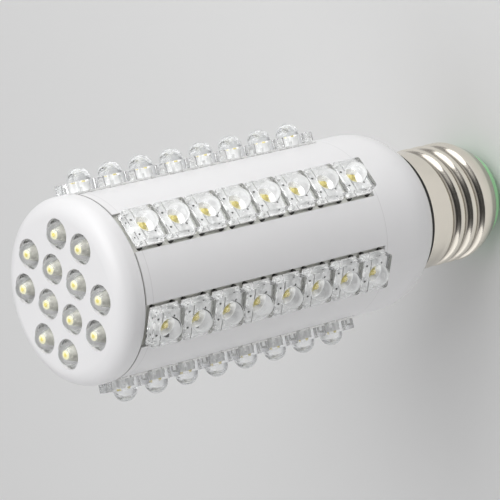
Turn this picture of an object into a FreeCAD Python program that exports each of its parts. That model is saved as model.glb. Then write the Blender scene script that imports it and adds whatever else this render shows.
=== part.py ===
import FreeCAD, Part
import math
import os

V = FreeCAD.Vector

# Corn led bulb on an E27 screw base. All sizes are in millimetres.
# The origin is the tip of the centre contact. +Z runs up the bulb's axis to the lit end cap.
# +X runs out through the middle of the first led strip.

# Driving dimensions of the body
body_radius = 19.2
wall = 2.4
joint_height = 109.3
face_thickness = 0.7
face_rounding = 3.6
rim_chamfer = 0.3
shoulder_radius = 12.5
rear_rim_step = 2.55
neck_step = 0.5
neck_wall = 1.5
floor_rise = 2.23
cavity_step = 0.5
cut_margin = 1.0

# Driving dimensions of the leds
strip_count = 6
led_side = 7.6
led_gap = 0.4
front_led_gap = 0.1
first_led_gap = 0.5
strip_foot = 12.0
lens_block = 2.15
dome_radius = 2.45
dome_lift = 0.2
dome_sides = 12
dome_angles = (25, 58)
lead_stand = 0.7
lead_plate = 0.4
lead_inset = 0.4
lead_split = 0.3
lead_side_stand_out = 0.2
front_lead_inset = 0.1
leg_spacing = 5.08
leg_width = 0.7
leg_thickness = 0.4
chip_side = 1.3
chip_thickness = 0.2
chip_rise = 0.8
chip_margin = 0.15
face_hole_gap = 0.72

# Driving dimensions of the boards
board_thickness = 1.0
board_depth = 1.2
board_lip = 0.65
slot_side_clearance = 0.85
slot_end_clearance = 0.2
slot_lip_clearance = 0.05
board_end_clearance = 0.1
groove_run = 0.6
cap_clearance = 0.1
lens_clearance = 0.05
ring_rise = 0.8
ring_width = 1.6
ring_taper = 1.2
ring_seat = 3.1

# Driving dimensions of the screw base
shell_radius = 13.05
shell_wall = 0.35
shell_tuck = 0.8
collar_end = 19.9
collar_length = 7.87
collar_run = 1.9
crest_rise = 0.1
thread_depth = 0.8
thread_pitch = 3.62
thread_foot = 2.5
shell_end_height = 4.3
shell_end_taper = 0.85
shell_end_lip = 0.9
shell_bend_rise = 2.7
insulator_taper = 0.6
insulator_height = 1.9
insulator_flange = 1.3
contact_radius = 4.6
contact_tip_radius = 2.6
contact_edge = 0.9
wire_radius = 0.5
wire_clearance = 0.5

# Driving dimensions of the driver. Places are (across, above the driver's floor).
driver_length = 34.0
driver_thickness = 1.6
driver_side_gap = 1.6
film_capacitor_size = (12.0, 6.0, 11.0)
film_capacitor_place = (-4.5, 11.0)
can_radius = 4.0
can_wall_gap = 1.65
can_place = (5.5, 24.0)
bridge_size = (8.0, 3.2, 6.5)
bridge_place = (0.0, 22.0)
bleed_resistor = (1.2, 7.0)
bleed_resistor_place = (-7.0, 8.0)
surge_resistor = (1.6, 9.0)
surge_resistor_place = (6.0, 8.0)
jumper_radius = 0.4
jumper_offset = 2.0
jumper_rise = 5.0
shell_wire_inset = 5.2
shell_wire_drop = 1.8
feed_start = 9.0
feed_step = 3.0
feed_rise = 11.0
front_feed_offset = 3.0
wire_sink = 0.6

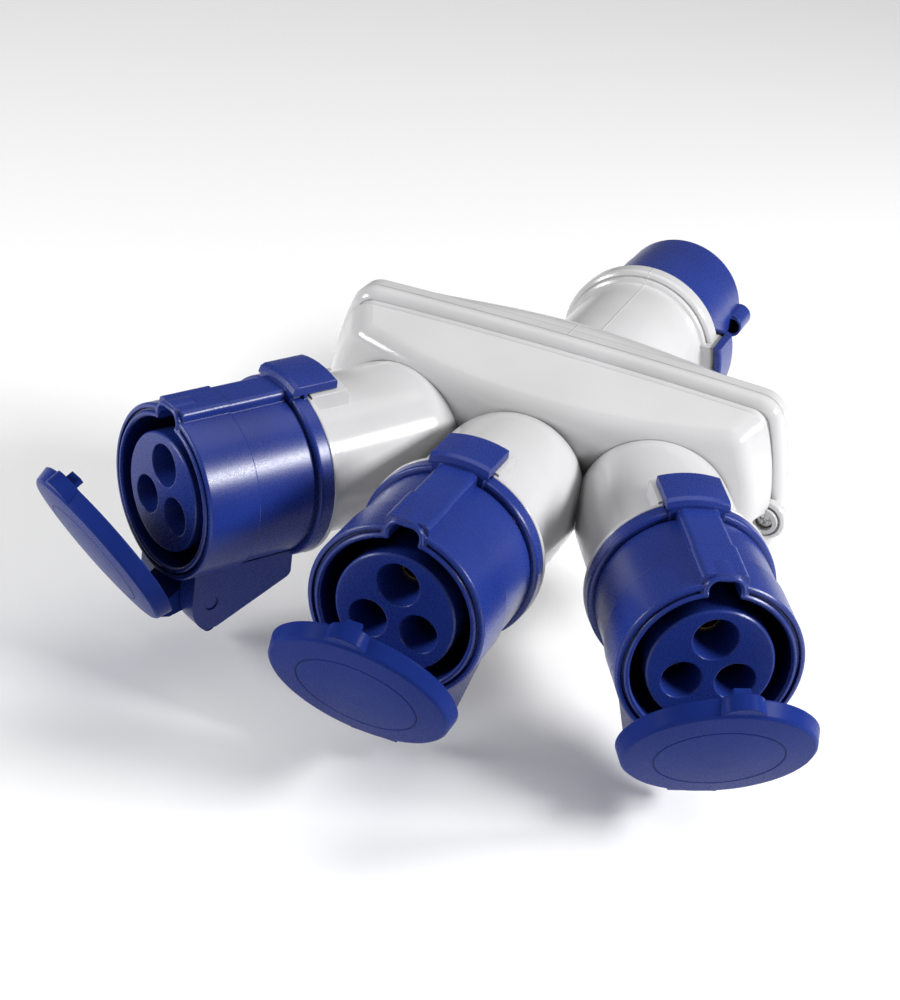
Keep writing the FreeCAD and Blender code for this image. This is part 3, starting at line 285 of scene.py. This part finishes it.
def mould_seam(tree, bump):
    """Fine raised line along the middle plane, where the two sides of the mould met."""
    coordinates = tree.nodes.new("ShaderNodeTexCoord")
    split = tree.nodes.new("ShaderNodeSeparateXYZ")
    tree.links.new(coordinates.outputs["Object"], split.inputs["Vector"])
    away = tree.nodes.new("ShaderNodeMath")
    away.operation = "ABSOLUTE"
    tree.links.new(split.outputs["X"], away.inputs[0])
    line = remapped(tree, away.outputs[0], 0.0, SEAM_HALF_W, 1.0, 0.0)
    line.interpolation_type = "SMOOTHSTEP"
    seam = add_node(tree, "ShaderNodeBump", Strength=1.0, Distance=SEAM_HEIGHT)
    tree.links.new(line.outputs["Result"], seam.inputs["Height"])
    tree.links.new(bump.inputs["Normal"].links[0].from_socket, seam.inputs["Normal"])
    tree.links.new(seam.outputs["Normal"], bump.inputs["Normal"])


def paint_shade_in_hollows(tree, shader, reach, shade):
    """Painted shade: darker colour in grooves, funnels and the roots of tabs, where light hardly
    gets in.
    """
    colour = shader.inputs["Base Color"].links[0].from_socket
    hollow = add_node(tree, "ShaderNodeAmbientOcclusion", Distance=reach)
    hollow.samples = 8
    left = remapped(tree, hollow.outputs["AO"], HOLLOW_DEEP, HOLLOW_OPEN, shade, 1.0)
    dark = tree.nodes.new("ShaderNodeVectorMath")
    dark.operation = "SCALE"
    tree.links.new(colour, dark.inputs[0])
    tree.links.new(left.outputs["Result"], dark.inputs["Scale"])
    tree.links.new(dark.outputs["Vector"], shader.inputs["Base Color"])


def moulded(name, dark, light, rough, specular, edge, grain, grain_depth,
            hollow_reach, hollow_shade, seam=False):
    """Moulded plastic: slow colour drift, fine grain, uneven gloss and painted shade in hollows.
    """
    material, tree, shader = node_material(name)
    slow = object_noise(tree, DRIFT_SCALE, detail=2.0)
    fine = object_noise(tree, grain, detail=3.0)
    tint(tree, shader, spread(tree, slow, 0.0, 1.0), dark, light)
    tree.links.new(spread(tree, fine, *rough), shader.inputs["Roughness"])
    bump = relief(tree, shader, fine, GRAIN_STRENGTH, grain_depth, edge)
    if seam:
        mould_seam(tree, bump)
    paint_shade_in_hollows(tree, shader, hollow_reach, hollow_shade)
    shader.inputs["IOR"].default_value = PLASTIC_IOR
    shader.inputs["Specular IOR Level"].default_value = specular
    return material


def metal(name, dark, light, rough, grain):
    """Bare metal whose colour and gloss vary with a fine grain."""
    material, tree, shader = node_material(name)
    fine = object_noise(tree, grain, detail=5.0)
    tint(tree, shader, spread(tree, fine, 0.0, 1.0), dark, light)
    tree.links.new(spread(tree, fine, *rough), shader.inputs["Roughness"])
    relief(tree, shader, fine, METAL_GRAIN_STRENGTH, METAL_GRAIN_DEPTH, SMALL_EDGE)
    shader.inputs["Metallic"].default_value = 1.0
    return material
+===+
§ Task
Every line above should be printed again exactly as it stands.

§ Written response
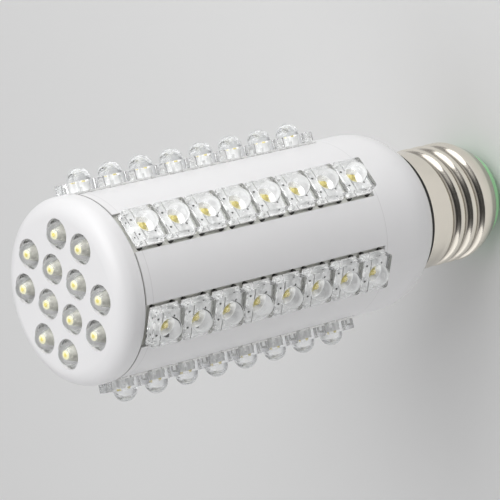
Turn this picture of an object into a FreeCAD Python program that exports each of its parts. That model is saved as model.glb. Then write the Blender scene script that imports it and adds whatever else this render shows.
=== part.py ===
import FreeCAD, Part
import math
import os

V = FreeCAD.Vector

# Corn led bulb on an E27 screw base. All sizes are in millimetres.
# The origin is the tip of the centre contact. +Z runs up the bulb's axis to the lit end cap.
# +X runs out through the middle of the first led strip.

# Driving dimensions of the body
body_radius = 19.2
wall = 2.4
joint_height = 109.3
face_thickness = 0.7
face_rounding = 3.6
rim_chamfer = 0.3
shoulder_radius = 12.5
rear_rim_step = 2.55
neck_step = 0.5
neck_wall = 1.5
floor_rise = 2.23
cavity_step = 0.5
cut_margin = 1.0

# Driving dimensions of the leds
strip_count = 6
led_side = 7.6
led_gap = 0.4
front_led_gap = 0.1
first_led_gap = 0.5
strip_foot = 12.0
lens_block = 2.15
dome_radius = 2.45
dome_lift = 0.2
dome_sides = 12
dome_angles = (25, 58)
lead_stand = 0.7
lead_plate = 0.4
lead_inset = 0.4
lead_split = 0.3
lead_side_stand_out = 0.2
front_lead_inset = 0.1
leg_spacing = 5.08
leg_width = 0.7
leg_thickness = 0.4
chip_side = 1.3
chip_thickness = 0.2
chip_rise = 0.8
chip_margin = 0.15
face_hole_gap = 0.72

# Driving dimensions of the boards
board_thickness = 1.0
board_depth = 1.2
board_lip = 0.65
slot_side_clearance = 0.85
slot_end_clearance = 0.2
slot_lip_clearance = 0.05
board_end_clearance = 0.1
groove_run = 0.6
cap_clearance = 0.1
lens_clearance = 0.05
ring_rise = 0.8
ring_width = 1.6
ring_taper = 1.2
ring_seat = 3.1

# Driving dimensions of the screw base
shell_radius = 13.05
shell_wall = 0.35
shell_tuck = 0.8
collar_end = 19.9
collar_length = 7.87
collar_run = 1.9
crest_rise = 0.1
thread_depth = 0.8
thread_pitch = 3.62
thread_foot = 2.5
shell_end_height = 4.3
shell_end_taper = 0.85
shell_end_lip = 0.9
shell_bend_rise = 2.7
insulator_taper = 0.6
insulator_height = 1.9
insulator_flange = 1.3
contact_radius = 4.6
contact_tip_radius = 2.6
contact_edge = 0.9
wire_radius = 0.5
wire_clearance = 0.5

# Driving dimensions of the driver. Places are (across, above the driver's floor).
driver_length = 34.0
driver_thickness = 1.6
driver_side_gap = 1.6
film_capacitor_size = (12.0, 6.0, 11.0)
film_capacitor_place = (-4.5, 11.0)
can_radius = 4.0
can_wall_gap = 1.65
can_place = (5.5, 24.0)
bridge_size = (8.0, 3.2, 6.5)
bridge_place = (0.0, 22.0)
bleed_resistor = (1.2, 7.0)
bleed_resistor_place = (-7.0, 8.0)
surge_resistor = (1.6, 9.0)
surge_resistor_place = (6.0, 8.0)
jumper_radius = 0.4
jumper_offset = 2.0
jumper_rise = 5.0
shell_wire_inset = 5.2
shell_wire_drop = 1.8
feed_start = 9.0
feed_step = 3.0
feed_rise = 11.0
front_feed_offset = 3.0
wire_sink = 0.6

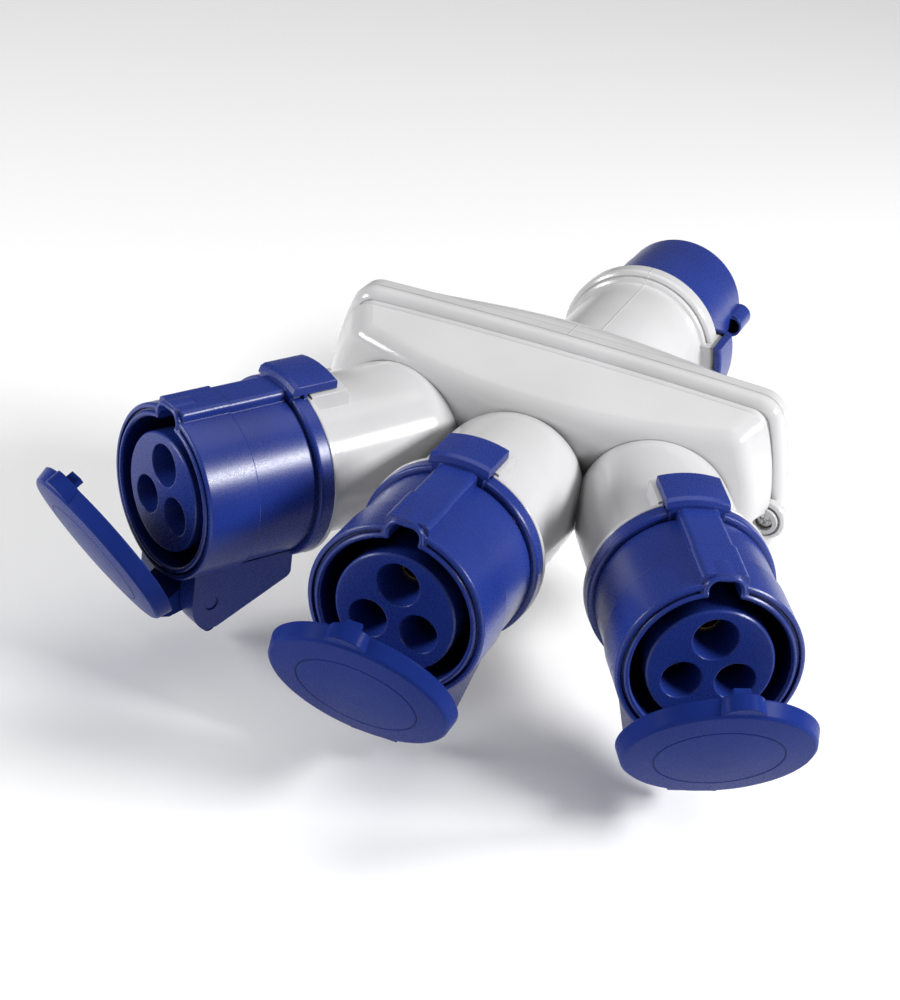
Keep writing the FreeCAD and Blender code for this image. This is part 3, starting at line 285 of scene.py. This part finishes it.
def mould_seam(tree, bump):
    """Fine raised line along the middle plane, where the two sides of the mould met."""
    coordinates = tree.nodes.new("ShaderNodeTexCoord")
    split = tree.nodes.new("ShaderNodeSeparateXYZ")
    tree.links.new(coordinates.outputs["Object"], split.inputs["Vector"])
    away = tree.nodes.new("ShaderNodeMath")
    away.operation = "ABSOLUTE"
    tree.links.new(split.outputs["X"], away.inputs[0])
    line = remapped(tree, away.outputs[0], 0.0, SEAM_HALF_W, 1.0, 0.0)
    line.interpolation_type = "SMOOTHSTEP"
    seam = add_node(tree, "ShaderNodeBump", Strength=1.0, Distance=SEAM_HEIGHT)
    tree.links.new(line.outputs["Result"], seam.inputs["Height"])
    tree.links.new(bump.inputs["Normal"].links[0].from_socket, seam.inputs["Normal"])
    tree.links.new(seam.outputs["Normal"], bump.inputs["Normal"])


def paint_shade_in_hollows(tree, shader, reach, shade):
    """Painted shade: darker colour in grooves, funnels and the roots of tabs, where light hardly
    gets in.
    """
    colour = shader.inputs["Base Color"].links[0].from_socket
    hollow = add_node(tree, "ShaderNodeAmbientOcclusion", Distance=reach)
    hollow.samples = 8
    left = remapped(tree, hollow.outputs["AO"], HOLLOW_DEEP, HOLLOW_OPEN, shade, 1.0)
    dark = tree.nodes.new("ShaderNodeVectorMath")
    dark.operation = "SCALE"
    tree.links.new(colour, dark.inputs[0])
    tree.links.new(left.outputs["Result"], dark.inputs["Scale"])
    tree.links.new(dark.outputs["Vector"], shader.inputs["Base Color"])


def moulded(name, dark, light, rough, specular, edge, grain, grain_depth,
            hollow_reach, hollow_shade, seam=False):
    """Moulded plastic: slow colour drift, fine grain, uneven gloss and painted shade in hollows.
    """
    material, tree, shader = node_material(name)
    slow = object_noise(tree, DRIFT_SCALE, detail=2.0)
    fine = object_noise(tree, grain, detail=3.0)
    tint(tree, shader, spread(tree, slow, 0.0, 1.0), dark, light)
    tree.links.new(spread(tree, fine, *rough), shader.inputs["Roughness"])
    bump = relief(tree, shader, fine, GRAIN_STRENGTH, grain_depth, edge)
    if seam:
        mould_seam(tree, bump)
    paint_shade_in_hollows(tree, shader, hollow_reach, hollow_shade)
    shader.inputs["IOR"].default_value = PLASTIC_IOR
    shader.inputs["Specular IOR Level"].default_value = specular
    return material


def metal(name, dark, light, rough, grain):
    """Bare metal whose colour and gloss vary with a fine grain."""
    material, tree, shader = node_material(name)
    fine = object_noise(tree, grain, detail=5.0)
    tint(tree, shader, spread(tree, fine, 0.0, 1.0), dark, light)
    tree.links.new(spread(tree, fine, *rough), shader.inputs["Roughness"])
    relief(tree, shader, fine, METAL_GRAIN_STRENGTH, METAL_GRAIN_DEPTH, SMALL_EDGE)
    shader.inputs["Metallic"].default_value = 1.0
    return material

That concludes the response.